Without visibility into usage, cost, and outcomes, even successful AI initiatives appear ambiguous. Value exists, but it cannot be defended. Momentum slows not because AI is ineffective, but because leadership cannot confidently explain its impact.
Why technology adoption does not equal business value
Adoption is a leading indicator, not a result.
High usage does not automatically translate into business value. AI can be widely used and still inefficient. It can generate insight without delivering outcomes. It can improve productivity in pockets while failing to move strategic metrics.
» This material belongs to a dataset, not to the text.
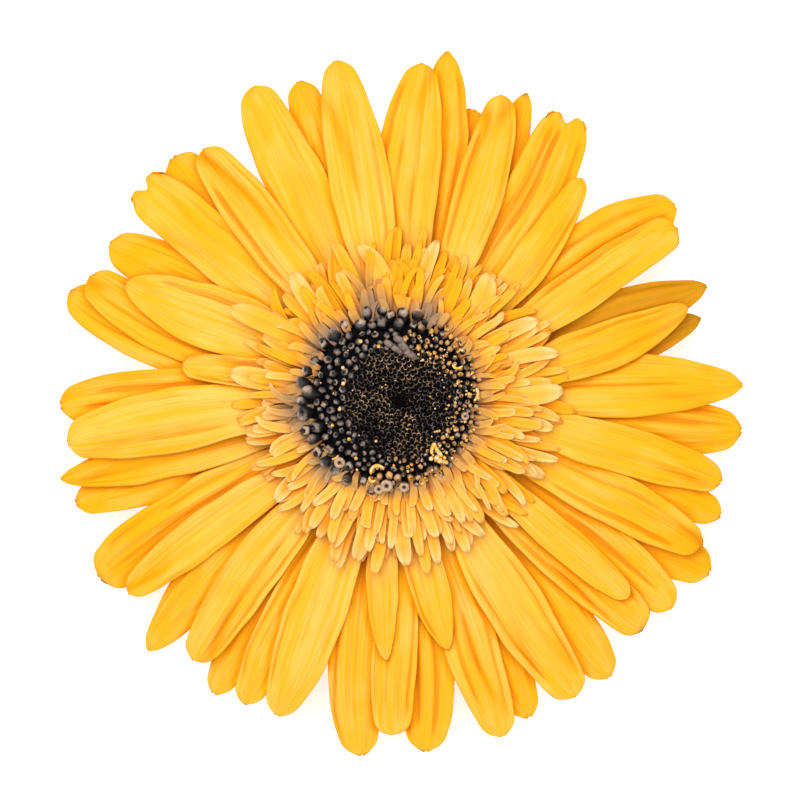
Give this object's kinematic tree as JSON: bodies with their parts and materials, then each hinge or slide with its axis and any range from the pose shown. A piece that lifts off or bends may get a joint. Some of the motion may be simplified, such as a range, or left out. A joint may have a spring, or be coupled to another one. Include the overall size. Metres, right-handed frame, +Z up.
{
  "type": "preserved_gerbera_daisy",
  "caption": "Preserved golden gerbera daisy head with overlapping ray petals, short peach florets and a near-black disc, resting face up on its cut receptacle",
  "frame": {"origin": "centre of the flat cut face under the receptacle, on the flower's axis", "axes": "X and Y across the head as it is seen from above, with petal_01 near +X; Z up the flower's axis, out of its face"},
  "size_m": [0.0977, 0.1008, 0.0186],
  "materials": {
    "petal_gold": "satin dried petal",
    "short_floret_peach": "satin dried floret",
    "disc_dark": "dried buds, slightly glossy",
    "open_disc_grey": "dried florets, slightly glossy",
    "bract_olive": "matte dried scale",
    "receptacle_straw": "matte dried pith"
  },
  "bodies": {
    "root": {"bract_row_inner": "bract_olive", "bract_row_middle": "bract_olive", "bract_row_outer": "bract_olive", "disc_buds": "disc_dark", "open_disc_florets": "open_disc_grey", "petal_01": "petal_gold", "petal_02": "petal_gold", "petal_03": "petal_gold", "petal_04": "petal_gold", "petal_05": "petal_gold", "petal_06": "petal_gold", "petal_07": "petal_gold", "petal_08": "petal_gold", "petal_09": "petal_gold", "petal_10": "petal_gold", "petal_11": "petal_gold", "petal_12": "petal_gold", "petal_13": "petal_gold", "petal_14": "petal_gold", "petal_15": "petal_gold", "petal_16": "petal_gold", "petal_17": "petal_gold", "petal_18": "petal_gold", "petal_19": "petal_gold", "petal_20": "petal_gold", "petal_21": "petal_gold", "petal_22": "petal_gold", "petal_23": "petal_gold", "petal_24": "petal_gold", "petal_25": "petal_gold", "petal_26": "petal_gold", "petal_27": "petal_gold", "petal_28": "petal_gold", "petal_29": "petal_gold", "petal_30": "petal_gold", "petal_31": "petal_gold", "petal_32": "petal_gold", "petal_33": "petal_gold", "petal_34": "petal_gold", "petal_35": "petal_gold", "petal_36": "petal_gold", "petal_37": "petal_gold", "petal_38": "petal_gold", "petal_39": "petal_gold", "petal_40": "petal_gold", "petal_41": "petal_gold", "petal_42": "petal_gold", "petal_43": "petal_gold", "petal_44": "petal_gold", "petal_45": "petal_gold", "petal_46": "petal_gold", "petal_47": "petal_gold", "petal_48": "petal_gold", "petal_49": "petal_gold", "petal_50": "petal_gold", "petal_51": "petal_gold", "petal_52": "petal_gold", "receptacle": "receptacle_straw", "short_floret_ring_inner": "short_floret_peach", "short_floret_ring_outer": "short_floret_peach"}
  },
  "joints": []
}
When organizations equate adoption with success, they lose the ability to prioritize. All AI initiatives look important. None are clearly justified. Investment decisions become emotional rather than evidence-based.
True ROI requires understanding not just where AI is used, but why it is used and what it delivers.
How lack of financial intelligence undermines AI ROI
AI ROI breaks down when cost and value live in separate conversations.
IT teams understand usage. Finance teams understand spend. Business leaders care about outcomes. When these perspectives are disconnected, no one has a complete picture.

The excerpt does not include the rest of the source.